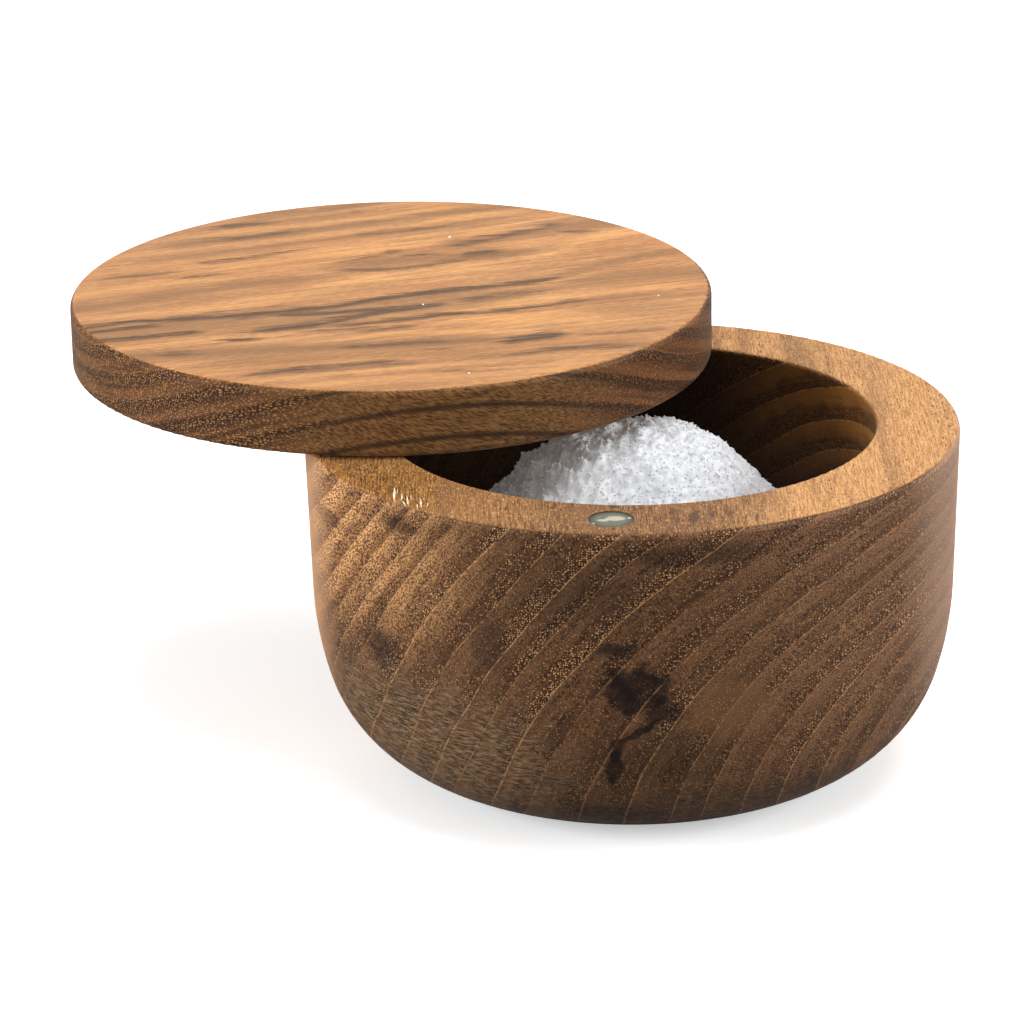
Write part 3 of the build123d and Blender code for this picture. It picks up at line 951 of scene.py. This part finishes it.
def make_nickel():
    """The dull plating of the magnets. The one in the rim has small smears of dried glue and, over its
    middle, a pale patch that is a painted reflection.
    """
    material, bench, shader = new_material("dull_nickel", 0.4, Metallic=1.0)
    position, _ = wood_position(bench)
    scratch = bench.noise(bench.vector("MULTIPLY", position, (0.8, 5.0, 0.8)), detail=3.0)
    cloud = bench.noise(position, 0.8, detail=3.0)
    colour = bench.mix(scratch, plating_dark, plating_light)
    colour = bench.glaze(colour, cloud, 0.4, 0.65, 0.5, tone(120, 122, 104))
    away = bench.vector("DISTANCE", position, magnet_centre)
    # The plating is darker in a ring round the edge of the magnet in the rim
    darker_edge = bench.product(bench.step(away, 2.2, 3.2), bench.step(away, 8.0, 6.0))
    colour = bench.tint(colour, darker_edge, 0.75, plating_edge_tone)
    # Painted reflection and glue: the pale patch over the magnet's middle stands in for a reflection, and
    # the small smears are glue
    smear = bench.most([bench.blot(position, centre, reach, 0.35, 0.7, 0.35)
                        for centre, reach in glue_and_glare_smears])
    colour = bench.mix(bench.product(smear, 0.9), colour,
                       bench.mix(scratch, glue_and_glare_dark, glue_and_glare_light))
    bench.feed(shader.inputs["Base Color"], colour)
    bench.feed(shader.inputs["Metallic"], bench.between(smear, 0.8, 0.0))
    bench.feed(shader.inputs["Roughness"], bench.between(scratch, 0.35, 0.55))
    add_bump(bench, shader, bench.sum(bench.product(scratch, 0.3), smear), 0.00004)
    return material


def make_steel():
    """The ground steel of the pivot pin."""
    material, bench, shader = new_material("ground_steel", 0.3, Metallic=1.0)
    position, _ = wood_position(bench)
    turning = bench.noise(bench.vector("MULTIPLY", position, (0.3, 0.3, 8.0)), detail=3.0)
    bench.feed(shader.inputs["Base Color"], bench.mix(turning, tone(150, 150, 152), tone(196, 196, 198)))
    bench.feed(shader.inputs["Roughness"], bench.between(turning, 0.22, 0.38))
    add_bump(bench, shader, turning, 0.00001)
    return material


def make_epoxy():
    """Cured epoxy, grey-green with trapped wood dust."""
    material, bench, shader = new_material("epoxy", 0.35, Specular_IOR_Level=0.5)
    position, _ = wood_position(bench)
    cloud = bench.noise(position, 1.4, detail=3.0)
    bench.feed(shader.inputs["Base Color"], bench.mix(cloud, tone(30, 31, 24), tone(78, 78, 60)))
    bench.feed(shader.inputs["Roughness"], bench.between(cloud, 0.3, 0.5))
    return material


salt_dull = tone(192, 194, 198)
salt_bright = tone(220, 221, 223)
painted_fill_white = tone(250, 250, 250)


def make_salt():
    """Coarse white salt, with a faint painted glow, and painted fill light on its left side, which lies
    in the lid's shade.
    """
    # The faint white emission is a painted glow: the salt is no lamp
    material, bench, shader = new_material("salt", 0.6, Specular_IOR_Level=0.3,
                                          Emission_Color=(1.0, 1.0, 1.0, 1.0), Emission_Strength=0.05)
    position, _ = wood_position(bench)
    grain = bench.noise(position, 0.8, detail=4.0)
    colour = bench.graded(grain, 0.3, 0.7, salt_dull, salt_bright)
    # Painted fill light: the left side, in the lid's shade, is painted near white
    painted_fill_left = bench.step(bench.apart(position)[0], 2.0, -16.0)
    colour = bench.tint(colour, painted_fill_left, 0.85, painted_fill_white)
    bench.feed(shader.inputs["Base Color"], colour)
    bench.feed(shader.inputs["Roughness"], bench.between(grain, 0.35, 0.55))
    add_bump(bench, shader, grain, 0.00006)
    return material


# ---------------------------------------------------------------- loose pieces

crystal_tips = ((1, 0, 0), (-1, 0, 0), (0, 1, 0), (0, -1, 0), (0, 0, 1), (0, 0, -1))
crystal_sides = ((0, 2, 4), (2, 1, 4), (1, 3, 4), (3, 0, 4), (2, 0, 5), (1, 2, 5), (3, 1, 5),
                 (0, 3, 5))
crystal_tilt = 0.5
crystal_reach = (0.7, 1.2)  # of each tip, as a share of its size


def add_crystal(points, faces, middle, size, upward=Vector((0.0, 0.0, 1.0))):
    """Adds one salt crystal, lying on a slope, tilted and knocked out of shape at random."""
    slope = upward.to_track_quat("Z", "Y").to_matrix()
    turn = Matrix.Rotation(random.uniform(0, math.pi), 3, "Z")
    tilt = slope @ Matrix.Rotation(random.uniform(-crystal_tilt, crystal_tilt), 3, "X") @ turn
    first = len(points)
    for tip in crystal_tips:
        points.append(middle + tilt @ (Vector(tip) * size * random.uniform(*crystal_reach)))
    faces.extend([first + corner for corner in side] for side in crystal_sides)


def place_piece(name, points, faces, material, body, smooth_faces=0):
    """Makes a mesh from points in millimetres and lets it ride on a body.

    The first faces may be smooth; the rest are left flat.
    """
    mesh = bpy.data.meshes.new(name)
    mesh.from_pydata([Vector(point) * MILLIMETRE for point in points], [], faces)
    mesh.materials.append(material)
    for number, face in enumerate(mesh.polygons):
        face.use_smooth = number < smooth_faces
    piece = bpy.data.objects.new(name, mesh)
    bpy.context.scene.collection.objects.link(piece)
    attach(piece, body)
    return piece


# ---------------------------------------------------------------- salt heap

salt_centre_x = 1.5
salt_centre_y = 4.0
salt_profile = ((0.0, 55.4), (6.0, 55.0), (10.0, 54.0), (13.4, 52.2), (16.0, 50.0), (18.2, 47.8),
                (20.0, 45.8), (22.5, 43.0), (28.0, 38.0), (34.0, 34.0), (48.0, 28.0))
salt_drawn_out_left = 0.87
salt_radius = 40.7
salt_pitch = 0.4
crystal_count = 14000
crystal_size = (0.12, 0.22)
crystal_size_loose = 0.14  # more than that, at the most, where the salt lies loose
crystal_bedding = (-0.4, 0.3)
random_seed = 7


def looseness(x):
    """How loosely the salt lies: crumbled on the left, packed on the right."""
    return min(max((10.0 - x) / 20.0, 0.3), 1.0)


def unevenness(x, y, pitch, level):
    """A smooth random height at a place, with so many swells to the millimetre."""
    return noise.noise(Vector((x * pitch, y * pitch, level)))


def salt_height(x, y):
    """The height of the salt at a place in the bowl, in millimetres."""
    aside = x - salt_centre_x
    if aside < 0:
        aside *= salt_drawn_out_left
    away = math.hypot(aside, y - salt_centre_y)
    for (near, high), (far, low) in zip(salt_profile, salt_profile[1:]):
        if away <= far:
            break
    heap = high + (low - high) * (away - near) / (far - near)
    lumps = unevenness(x, y, 0.2, 3.0) * 0.9
    clods = (abs(unevenness(x, y, 0.33, 9.0)) - 0.2) * 2.4
    crumbs = (abs(unevenness(x, y, 0.9, 5.0)) - 0.2) * 1.5
    grains = unevenness(x, y, 1.5, 7.0) * 0.6
    return heap + lumps + (clods + crumbs) * looseness(x) + grains


def make_salt_heap(material):
    """The heap's surface, with crystals bedded all over it."""
    random.seed(random_seed)
    steps = int(salt_radius / salt_pitch)
    points, faces, index = [], [], {}
    for i in range(-steps, steps + 1):
        for j in range(-steps, steps + 1):
            x, y = i * salt_pitch, j * salt_pitch
            if math.hypot(x, y) > salt_radius:
                continue
            index[i, j] = len(points)
            points.append(Vector((x, y, salt_height(x, y))))
    for (i, j), first in index.items():
        around = [index.get(place) for place in ((i, j), (i + 1, j), (i + 1, j + 1), (i, j + 1))]
        if None not in around:
            faces.append(around)
    heap_faces = len(faces)
    for _ in range(crystal_count):
        reach = salt_radius * math.sqrt(random.random()) * 0.98
        turn = random.uniform(0, 2 * math.pi)
        x, y = reach * math.cos(turn), reach * math.sin(turn)
        size = random.uniform(*crystal_size) + crystal_size_loose * random.random() * looseness(x)
        high = salt_height(x, y)
        rise_x = salt_height(x + salt_pitch, y) - high
        rise_y = salt_height(x, y + salt_pitch) - high
        upward = Vector((-rise_x, -rise_y, salt_pitch)).normalized()
        middle = Vector((x, y, high)) + upward * size * random.uniform(*crystal_bedding)
        add_crystal(points, faces, middle, size, upward)
    return place_piece("salt_heap", points, faces, material, "base", heap_faces)


# ---------------------------------------------------------------- torn fibres and stray salt

rim_flat_radius = 54.0
rim_round = 1.0
fibre_lift = 0.16
fibre_sunk = 0.06
fibre_stations = 7
fibre_waver = 0.05
# Each torn fibre on the rim: inner end, outer end and width
torn_fibres = (
    ((-34.7, -36.1), (-33.8, -42.4), 0.62),
    ((-33.15, -38.6), (-32.65, -42.4), 0.42),
    ((-32.2, -39.6), (-31.2, -44.6), 0.44),
    ((-31.6, -39.2), (-31.2, -41.8), 0.26),
    ((-32.5, -42.4), (-31.7, -44.4), 0.34),
    ((-29.8, -40.8), (-29.0, -45.4), 0.4),
    ((-29.95, -43.4), (-29.6, -45.8), 0.24),
    ((-34.1, -37.0), (-33.8, -39.2), 0.22),
    ((-28.4, -42.6), (-28.1, -45.0), 0.2),
)


def rim_surface(x, y):
    """The height of the bowl's rim, which rounds off towards its outer edge."""
    past = max(math.hypot(x, y) - rim_flat_radius, 0.0)
    past = min(past, rim_round * 0.95)
    return rim_height - rim_round + math.sqrt(rim_round ** 2 - past ** 2)


def make_torn_fibre_wood():
    """Pale, freshly torn wood. Its near-white streaks are partly a painted highlight."""
    material, bench, shader = new_material("torn_fibre", 0.6, Specular_IOR_Level=0.3)
    position, _ = wood_position(bench)
    strand = bench.fibres(position, 0.14, 3.0, 2.0)
    # The near-white end of the streaks is partly a painted highlight on the torn wood
    colour = bench.graded(strand, 0.35, 0.6, tone(208, 164, 118), tone(252, 236, 204))
    bench.feed(shader.inputs["Base Color"], colour)
    bench.feed(shader.inputs["Roughness"], bench.between(strand, 0.5, 0.7))
    add_bump(bench, shader, strand, 0.00005)
    return material


def make_rim_fibres(material):
    """Splinters lifted off the rim near its outer edge, each pointed at both ends."""
    random.seed(random_seed)
    points, faces = [], []
    for (inner_x, inner_y), (outer_x, outer_y), width in torn_fibres:
        first = len(points)
        for station in range(fibre_stations):
            share = station / (fibre_stations - 1)
            x = inner_x + (outer_x - inner_x) * share + random.uniform(-fibre_waver, fibre_waver)
            y = inner_y + (outer_y - inner_y) * share
            full = math.sin(math.pi * (0.06 + 0.88 * share))
            half = width / 2 * full * random.uniform(0.8, 1.1)
            surface = rim_surface(x, y)
            points.append((x - half, y, surface - fibre_sunk))
            points.append((x - half * 0.3, y, surface + fibre_lift * full))
            points.append((x + half, y, surface - fibre_sunk))
        for station in range(fibre_stations - 1):
            a = first + 3 * station
            for side in range(3):
                b = (side + 1) % 3
                faces.append((a + side, a + b, a + 3 + b, a + 3 + side))
        faces.append((first + 2, first + 1, first))
        last = first + 3 * (fibre_stations - 1)
        faces.append((last, last + 1, last + 2))
    return place_piece("rim_fibres", points, faces, material, "base")


lid_top = 70.5
# Where grains lie on the lid: along the grain, across it, and their size
stray_grains = ((16.0, -28.5, 0.3), (3.7, 10.5, 0.26), (44.2, 16.0, 0.2), (4.0, 49.5, 0.2))


def make_stray_salt(material):
    """A few grains of salt left on the lid, bedded in its open pores."""
    random.seed(random_seed)
    points, faces = [], []
    turned = Matrix.Rotation(-math.radians(lid_swing), 3, "Z")
    pin = Vector(pin_centre)
    for along, across, size in stray_grains:
        closed = Vector((across, along, lid_top + size * 0.3))
        add_crystal(points, faces, pin + turned @ (closed - pin), size)
    return place_piece("stray_salt", points, faces, material, "cover")


# ---------------------------------------------------------------- surroundings

floor_size = 3.0
floor_glow = 0.42
floor_in_light = tone(150, 150, 150)  # as it throws light back on the box
floor_in_view = tone(250, 250, 250)
sky_light = 0.38
lamp_aim = Vector((0.0, 0.0, 0.04))
# name, place, width and power of each round soft lamp
soft_lamps = (
    ("lamp_above", (0.15, 0.1, 1.1), 1.0, 9.0),
    ("lamp_left", (-0.95, -0.42, 0.3), 0.7, 12.0),
    ("lamp_right", (1.0, -0.1, 0.35), 0.7, 9.5),
)


def make_surroundings():
    """A pale floor, an even white surround and round soft lamps above and to both sides."""
    mesh = bpy.data.meshes.new("floor")
    half = floor_size / 2
    mesh.from_pydata([(-half, -half, 0), (half, -half, 0), (half, half, 0), (-half, half, 0)], [],
                     [(0, 1, 2, 3)])
    floor = bpy.data.objects.new("floor", mesh)
    bpy.context.scene.collection.objects.link(floor)
    material, bench, shader = new_material("pale_floor", 0.9, Specular_IOR_Level=0.0)
    rays = bench.add("LightPath")
    bench.feed(shader.inputs["Base Color"],
               bench.mix(rays.outputs["Is Camera Ray"], floor_in_light, floor_in_view))
    shader.inputs["Emission Color"].default_value = (1.0, 1.0, 1.0, 1.0)
    bench.feed(shader.inputs["Emission Strength"],
               bench.math("MULTIPLY", rays.outputs["Is Camera Ray"], floor_glow))
    mesh.materials.append(material)

    world = bpy.data.worlds.new("surround")
    world.use_nodes = True
    world.node_tree.nodes.clear()
    bench = Bench(world.node_tree)
    rays = bench.add("LightPath")
    seen = bench.math("MAXIMUM", rays.outputs["Is Camera Ray"], rays.outputs["Is Glossy Ray"])
    seen = bench.math("MAXIMUM", seen, rays.outputs["Is Transmission Ray"])
    light = bench.add("Background")
    light.inputs["Color"].default_value = (1.0, 1.0, 1.0, 1.0)
    bench.feed(light.inputs["Strength"], bench.between(seen, sky_light, 1.0))
    result = bench.add("OutputWorld")
    bench.feed(result.inputs["Surface"], light.outputs[0])
    bpy.context.scene.world = world

    for name, place, size, power in soft_lamps:
        data = bpy.data.lights.new(name, "AREA")
        data.shape = "DISK"
        data.size = size
        data.energy = power
        lamp = bpy.data.objects.new(name, data)
        lamp.location = place
        lamp.rotation_mode = "QUATERNION"
        lamp.rotation_quaternion = (lamp.location - lamp_aim).to_track_quat("Z", "Y")
        bpy.context.scene.collection.objects.link(lamp)


# ---------------------------------------------------------------- assembly

def dress(node_name, material):
    """Gives a CAD node its finish."""
    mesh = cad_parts[node_name].data
    mesh.materials.clear()
    mesh.materials.append(material)


make_camera()
make_surroundings()
dress("bowl", make_bowl_wood())
dress("lid", make_lid_wood())
nickel = make_nickel()
epoxy = make_epoxy()
for name in ("bowl_magnet", "lid_magnet"):
    dress(name, nickel)
for name in ("bowl_magnet_glue", "lid_magnet_glue"):
    dress(name, epoxy)
dress("pivot_dowel", make_steel())
salt = make_salt()
make_salt_heap(salt)
make_stray_salt(salt)
rim_fibres = make_rim_fibres(make_torn_fibre_wood())

bpy.context.scene.view_settings.view_transform = "Standard"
□ □ □ □
OBJECTIVE:
Report only how many lines of the listing hold the word "scene".

FULL RESPONSE:
6